Update-- A couple more quick lessons learned:   
 Dumb it Down.  It has been demonstrated that any thought above an 8th-grade level of reading is wasted effort, politically.  The 10-point program is derided, but largely because it's too many points, and not enough of them tend to be completed.  No more than five; probably three is best. And no big words. 

And, closely related, Get some Starpower Candidates.  Think of it:  Has there ever been an American celebrity running for a major office who has not won? (I am pointedly excluding intellectuals.)  Actors are OK, but that's not the only kind.  Sonny Bono, Darryl Hall (of Hall and Oates), Jesse Ventura--and of course, Reagan, Trump, Al Franken, Arnold Schwarzenegger.   Here are some thoughts:  Tom Hanks.  Bruce Springsteen. Robert Redford.  Leo DiCaprio.

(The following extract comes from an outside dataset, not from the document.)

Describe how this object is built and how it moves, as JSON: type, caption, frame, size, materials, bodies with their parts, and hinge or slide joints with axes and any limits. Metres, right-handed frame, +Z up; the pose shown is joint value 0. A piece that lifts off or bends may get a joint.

Van Jones, or Anderson Cooper, or Megyn Kelly!  There is no substitute for name recognition, and as we are seeing now, particularly if that comes from something other than association with political activity.  (I'm not talking about Kanye West, who is a blockhead.)

2 comments:

Chin Shih Tang said...

I heard my man Keith Ellison say something like the following on one of the talking head shows this Sunday morning: "...if we develop the right economic message...(the Trump administration) will be nothing more than a footnote on the dustbin of history". I like the reference to Lenin, but this is a classic mixed metaphor: one does not write footnotes on a dustbin. Instead, he should use a line like, "...if we develop the right economic message...(the Trump administration) will be nothing more than a tiny orange speck in the dustbin of history". I like this imagery a lot and will be sending it to Ellison shortly. (He's still sending me constant emails, like all the other pols asking for money, if I'm not mistaken.)

Chin Shih Tang said...

Wikipedia says it was Trotsky who said
the thing about the "dustbin of history", about the Mensheviks. I stand corrected. (Reagan referred to "Marxism/Leninism being consigned to the ash heap of history" which was clearly some good speech writing.)